Era sábado, el clima estuvo bastante agradable.
El hermoso paisaje de Los Ángeles se desplegaba ante los ojos, y entre las gruesas nubes se filtraban rayos de sol cálido, envolviendo la ciudad en un dorado resplandor. Durante su carrera matutina, Mia sudó ligeramente, mientras la luz del sol, al filtrarse a través de las hojas de las palmeras, proyectaba sombras pintorescas sobre su cuerpo. La brisa matutina le acariciaba suavemente, trayendo consigo el aroma de las flores y la brisa marina, lo que le hacía sentir especialmente fresca. Al llegar a casa, se dio una ducha cómoda, se cambió a ropa fresca, y con las medicinas ya compradas en mano, tomó un taxi y se dirigió rápidamente a la casa de la profesora Juliet.

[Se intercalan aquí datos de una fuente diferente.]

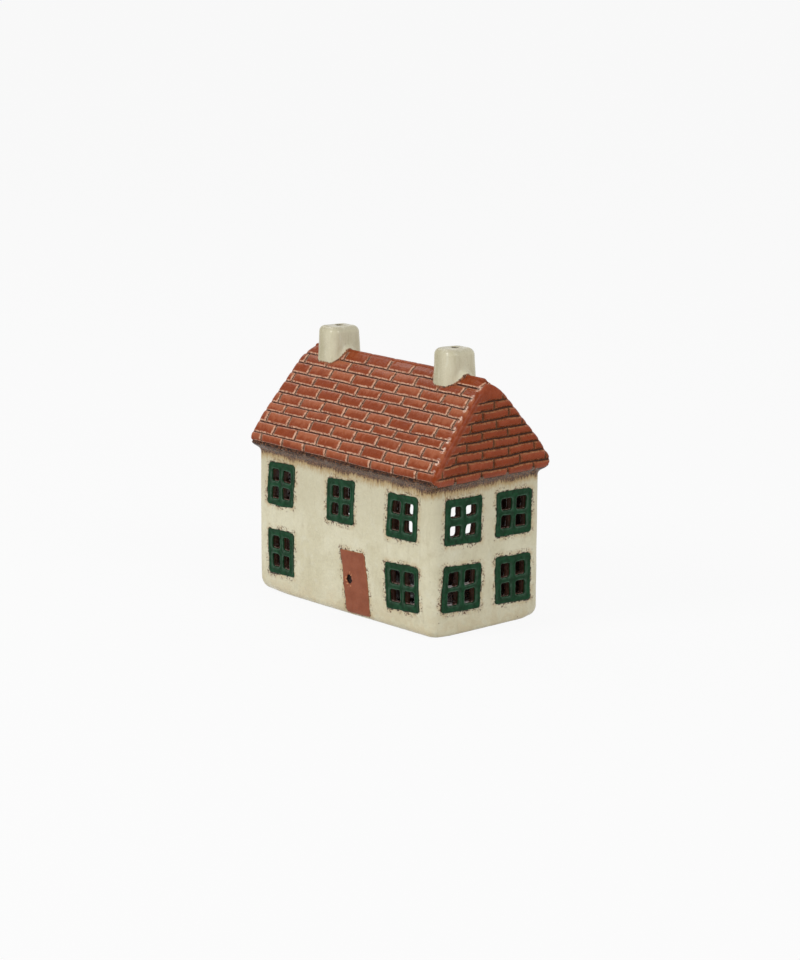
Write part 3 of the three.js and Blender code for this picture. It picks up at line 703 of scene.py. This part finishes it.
CLAY_DARK, CLAY, CLAY_GRAIN = (0.05, 0.021, 0.014), (0.12, 0.052, 0.034), (0.19, 0.1, 0.07)


def bare_clay(m):
    patch = m.band(m.noise(5.0, 3.0, 0.6), 0.35, 0.7)
    grain = m.noise(0.5)
    return m.mix(m.band(grain, 0.5, 0.75, 0.4), m.mix(patch, CLAY_DARK, CLAY), CLAY_GRAIN)


# Layers of a glaze: what they follow, where they begin, where they are full, their share and colour
CREAM_LAYERS = (
    ("cloud", 0.52, 0.74, 0.5, (0.71, 0.685, 0.54)),
    ("cloud", 0.46, 0.3, 0.35, (0.51, 0.45, 0.3)),
    ("fine", 0.45, 0.8, 0.16, (0.5, 0.46, 0.33)),
    # Darker towards the top of the walls: painted shade under the eaves
    ("height", 34.0, 66.0, 0.7, (0.55, 0.505, 0.35)),
    ("rain", 0.56, 0.74, 0.32, (0.47, 0.42, 0.28)),
)
CHIMNEY_LAYERS = (
    ("fine", 0.45, 0.8, 0.25, (0.58, 0.55, 0.4)),
    # Darker near the top: painted shade that tones down the chimney tops
    ("top_gap", 3.2, 0.4, 0.5, (0.36, 0.32, 0.22)),
    ("rain", 0.52, 0.74, 0.35, (0.46, 0.42, 0.26)),
    ("rain", 0.46, 0.3, 0.45, (0.68, 0.66, 0.52)),
)
CREAM, CREAM_DEEP, FOOT_TAN = (0.69, 0.65, 0.475), (0.62, 0.575, 0.4), (0.53, 0.4, 0.22)
HALO_TAN, CRUMB, FLAKE = (0.46, 0.31, 0.13), (0.11, 0.036, 0.013), (0.74, 0.52, 0.36)
EDGE_LINE, SPECK, EAVE_TAN = (0.04, 0.018, 0.008), (0.16, 0.08, 0.04), (0.38, 0.24, 0.085)
EAVE_BLACK_AND_SHADE, EAVE_RUST_AND_SHADE = (0.03, 0.01, 0.004), (0.23, 0.115, 0.052)
# Heights over which the tan fringe under the eaves comes in, and the dark band over it: rust-brown glaze with
# painted shade under the eave
FRINGE, RUST_AND_SHADE_BAND = (69.8, 74.6), (73.6, 75.4)


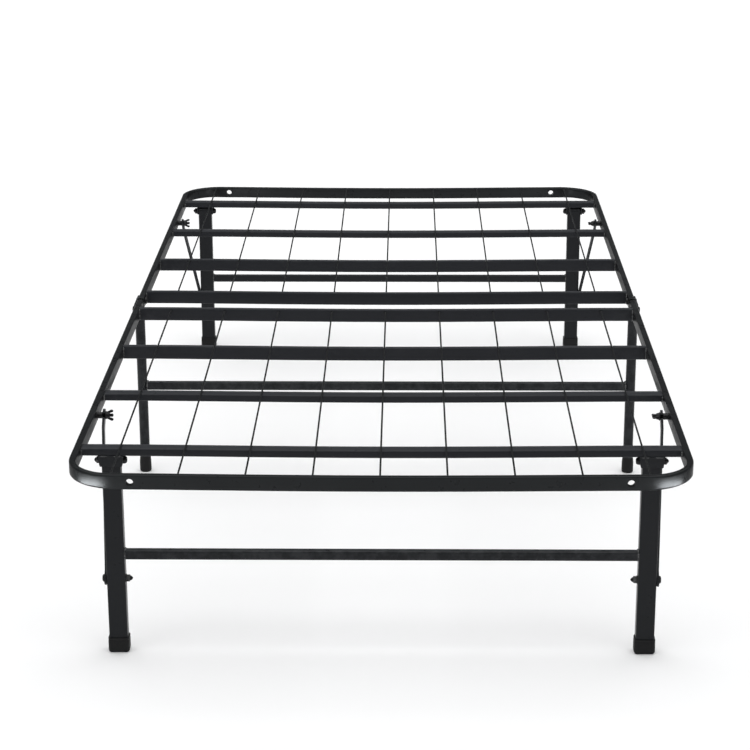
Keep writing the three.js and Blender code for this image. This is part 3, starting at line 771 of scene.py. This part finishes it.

"Profesora Heinrich, estas medicinas se deben tomar tres veces al día. Ahora que el clima está frío, no es necesario refrigerarlas, pero sí calentarlas un poco antes de beberlas."
A Juliet no le asustaba nada, pero lo que más detestaba era el sabor de la medicina natural; era amarga y olía fatal. Mirando el oscuro líquido de la medicina, se alejó un poco en silencio, para luego luchar internamente una vez más.
"¿Realmente tengo que tomar esto?"
"Por supuesto que sí." Dijo Mia y agregó: "Ya le he pedido a la señora de la casa que se asegure de que usted la tome tres veces al día, sin faltar ninguna."
La profesora Heinrich frunció el ceño y dijo: "Oh, está bien."
No podía rechazar la buena intención de su estudiante. Viendo su cara de disgusto, como la de un niño pequeño, Mia sonrió secretamente consolándola: "La medicina es bastante amarga, por eso también le traje unos caramelos de fresa de la Avenida Melrose."
"Cada vez que tome la medicina, coma un caramelo de fresa. Así no será tan amargo."
La persona que justo antes estaba frunciendo el ceño, de repente sonreía ampliamente señalando: "Eso suena mucho mejor."